I can laugh about the fact that I essentially went to a super cool place in NZ had a coffee and a sandwich, did a yoga class and then drove home. PRETTY RADICAL. Similar experiences include the time in India I ordered a take away pizza which I then ate alone in my homestay room and hanging out in a shopping mall in Malaysia all day because the air-con was great.
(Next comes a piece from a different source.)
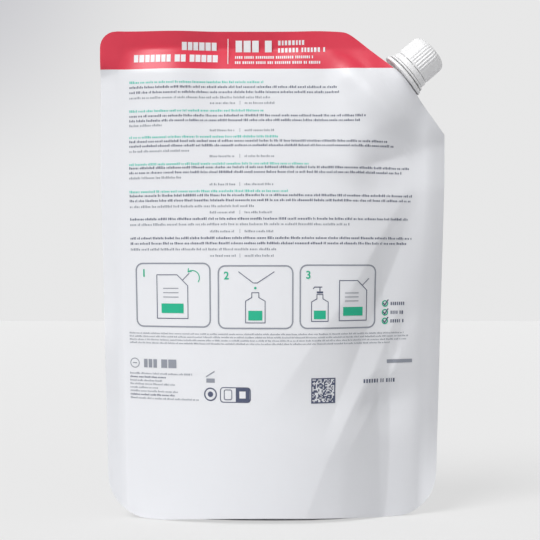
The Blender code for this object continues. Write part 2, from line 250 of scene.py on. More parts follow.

I think that for me, it was better to not try and force myself to have a good time when I really wasn’t feeling it. Life is not going to be fun all of the time, despite what social media will lead us to believe. When you are travelling round there is sometimes a pressure that you should always be seeing new things and doing things and they should always all be incredible. Oh and you should always Instagram them (don’t get me wrong I love IG). The times like this when things don’t quite work out how I’d imagined don’t negate the awesome times I’ve had. It’s all relative. I’m sure that one day I’ll go back to Raglan and do some of that fun stuff and I’ll make sure I Instagram the shit out of it too.
(Side note: I’m fully aware my life is pretty easy and brilliant most of the time, pesky anxiety doesn’t give a shit about that though and I believe in being honest about feelings)
(Also: I managed to distract myself from some of the anxiety by listening to the Women of the Hour podcast which one of my amigas introduced me too. Go check it out, they cover some important topics and you get to listen to some amazing, inspiring women. It makes me laugh and cry.)